From the records below, transcribe only the lines running from the one with "What three.js and" through the one with "const facets = 14;". Keep both of those end lines.
════════════════════
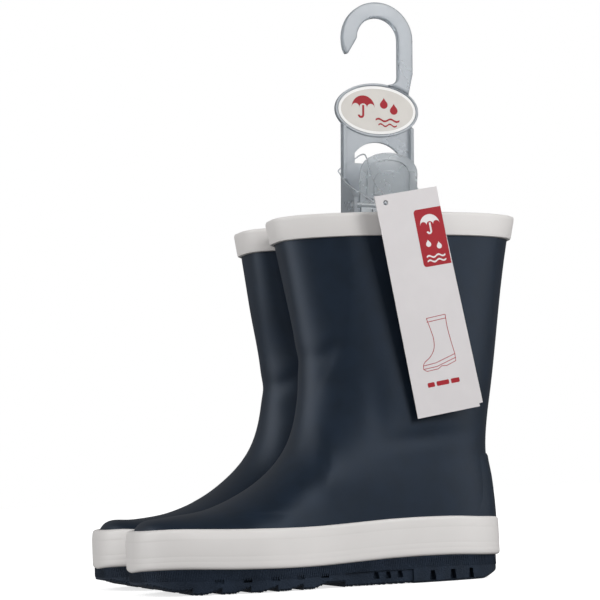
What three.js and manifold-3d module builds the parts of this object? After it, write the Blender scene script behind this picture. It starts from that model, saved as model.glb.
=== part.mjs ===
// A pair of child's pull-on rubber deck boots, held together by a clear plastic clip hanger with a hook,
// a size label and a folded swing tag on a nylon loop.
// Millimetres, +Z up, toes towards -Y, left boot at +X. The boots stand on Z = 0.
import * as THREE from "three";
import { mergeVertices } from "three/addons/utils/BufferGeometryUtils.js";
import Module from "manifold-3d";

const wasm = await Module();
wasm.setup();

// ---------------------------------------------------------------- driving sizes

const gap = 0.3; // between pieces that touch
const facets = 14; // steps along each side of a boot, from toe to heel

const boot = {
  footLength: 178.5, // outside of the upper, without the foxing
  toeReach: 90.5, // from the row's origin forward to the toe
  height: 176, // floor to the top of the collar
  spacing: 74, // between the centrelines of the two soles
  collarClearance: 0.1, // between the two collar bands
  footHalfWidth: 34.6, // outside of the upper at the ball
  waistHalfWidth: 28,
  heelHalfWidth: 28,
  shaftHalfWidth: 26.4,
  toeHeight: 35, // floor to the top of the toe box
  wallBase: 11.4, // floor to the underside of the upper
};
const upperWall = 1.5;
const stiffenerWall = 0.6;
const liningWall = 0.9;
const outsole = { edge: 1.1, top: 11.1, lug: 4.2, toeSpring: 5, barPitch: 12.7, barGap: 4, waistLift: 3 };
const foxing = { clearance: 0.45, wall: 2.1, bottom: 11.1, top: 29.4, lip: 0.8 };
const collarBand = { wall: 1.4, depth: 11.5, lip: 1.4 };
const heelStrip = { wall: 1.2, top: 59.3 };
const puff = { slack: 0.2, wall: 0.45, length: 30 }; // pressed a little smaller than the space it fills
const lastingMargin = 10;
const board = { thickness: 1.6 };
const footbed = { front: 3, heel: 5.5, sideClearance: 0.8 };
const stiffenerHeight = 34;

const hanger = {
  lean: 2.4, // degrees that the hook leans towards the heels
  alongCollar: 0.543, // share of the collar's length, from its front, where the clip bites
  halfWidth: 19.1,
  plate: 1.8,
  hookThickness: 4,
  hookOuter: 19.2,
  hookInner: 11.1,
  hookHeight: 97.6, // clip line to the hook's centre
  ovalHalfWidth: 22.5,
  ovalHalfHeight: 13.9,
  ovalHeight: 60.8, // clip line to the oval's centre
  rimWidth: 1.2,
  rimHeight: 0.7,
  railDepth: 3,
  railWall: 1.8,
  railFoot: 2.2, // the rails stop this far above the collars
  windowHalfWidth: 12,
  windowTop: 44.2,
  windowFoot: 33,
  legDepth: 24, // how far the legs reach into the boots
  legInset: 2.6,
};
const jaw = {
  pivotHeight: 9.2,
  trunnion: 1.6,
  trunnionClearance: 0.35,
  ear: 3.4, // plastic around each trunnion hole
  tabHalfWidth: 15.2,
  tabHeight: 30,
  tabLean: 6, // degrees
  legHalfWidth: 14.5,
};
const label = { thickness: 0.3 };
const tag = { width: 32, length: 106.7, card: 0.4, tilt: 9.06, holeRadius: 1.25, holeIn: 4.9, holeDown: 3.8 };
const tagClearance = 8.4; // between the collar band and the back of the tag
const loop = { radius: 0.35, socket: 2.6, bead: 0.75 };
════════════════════
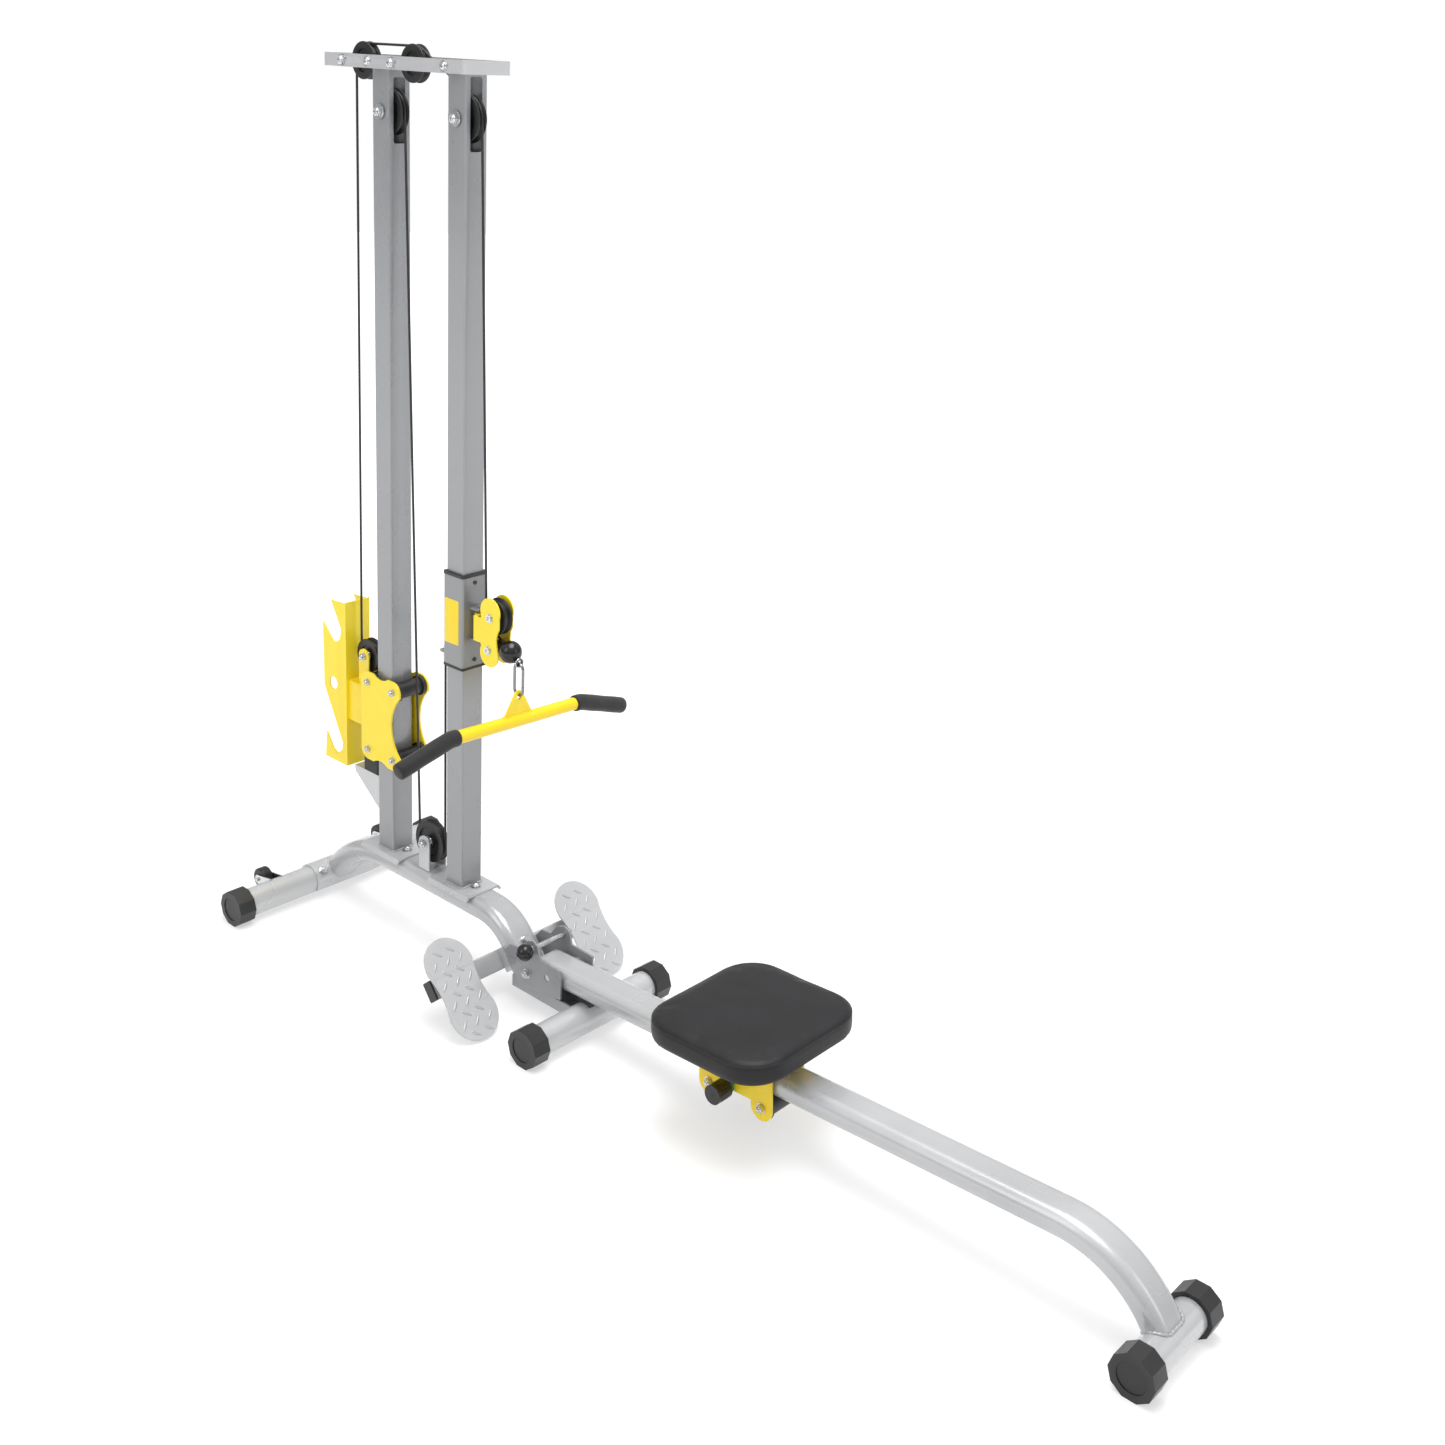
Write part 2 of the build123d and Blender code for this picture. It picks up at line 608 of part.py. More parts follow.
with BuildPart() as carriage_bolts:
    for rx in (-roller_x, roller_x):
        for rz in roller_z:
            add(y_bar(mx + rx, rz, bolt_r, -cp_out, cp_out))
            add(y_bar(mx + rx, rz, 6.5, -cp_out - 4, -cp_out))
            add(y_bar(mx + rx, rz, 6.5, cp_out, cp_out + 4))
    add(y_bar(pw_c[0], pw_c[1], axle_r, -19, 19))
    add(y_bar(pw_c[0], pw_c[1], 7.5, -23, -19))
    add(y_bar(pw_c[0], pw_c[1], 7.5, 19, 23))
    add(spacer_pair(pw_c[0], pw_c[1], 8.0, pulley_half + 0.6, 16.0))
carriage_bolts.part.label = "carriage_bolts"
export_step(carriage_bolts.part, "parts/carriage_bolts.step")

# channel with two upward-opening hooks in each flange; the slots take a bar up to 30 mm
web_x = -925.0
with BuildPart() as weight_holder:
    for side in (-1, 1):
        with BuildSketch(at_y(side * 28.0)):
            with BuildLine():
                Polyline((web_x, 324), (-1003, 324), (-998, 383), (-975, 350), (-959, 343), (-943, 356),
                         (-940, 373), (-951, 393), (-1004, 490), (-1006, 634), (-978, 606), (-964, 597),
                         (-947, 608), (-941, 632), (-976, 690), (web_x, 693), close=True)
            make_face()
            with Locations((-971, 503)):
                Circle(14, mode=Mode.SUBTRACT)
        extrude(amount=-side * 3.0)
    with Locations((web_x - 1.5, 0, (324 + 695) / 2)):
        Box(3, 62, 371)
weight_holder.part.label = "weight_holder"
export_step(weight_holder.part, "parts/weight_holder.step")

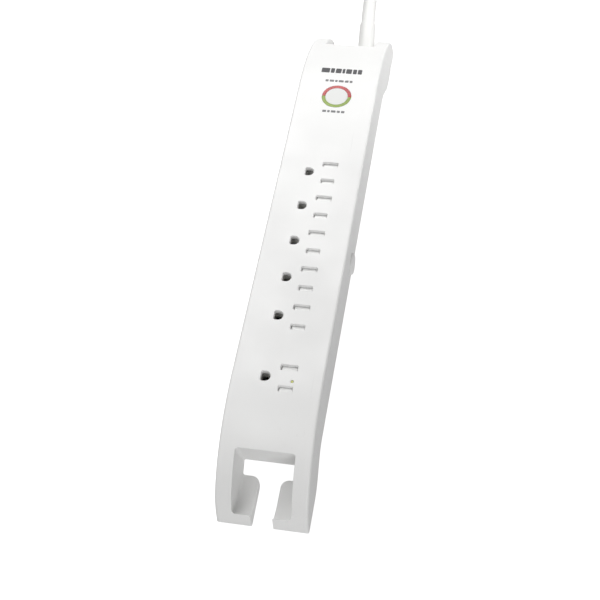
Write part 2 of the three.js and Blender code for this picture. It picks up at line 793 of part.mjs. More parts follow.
════════════════════
» **TASK RESULT**:
What three.js and manifold-3d module builds the parts of this object? After it, write the Blender scene script behind this picture. It starts from that model, saved as model.glb.
=== part.mjs ===
// A pair of child's pull-on rubber deck boots, held together by a clear plastic clip hanger with a hook,
// a size label and a folded swing tag on a nylon loop.
// Millimetres, +Z up, toes towards -Y, left boot at +X. The boots stand on Z = 0.
import * as THREE from "three";
import { mergeVertices } from "three/addons/utils/BufferGeometryUtils.js";
import Module from "manifold-3d";

const wasm = await Module();
wasm.setup();

// ---------------------------------------------------------------- driving sizes

const gap = 0.3; // between pieces that touch
const facets = 14; // steps along each side of a boot, from toe to heel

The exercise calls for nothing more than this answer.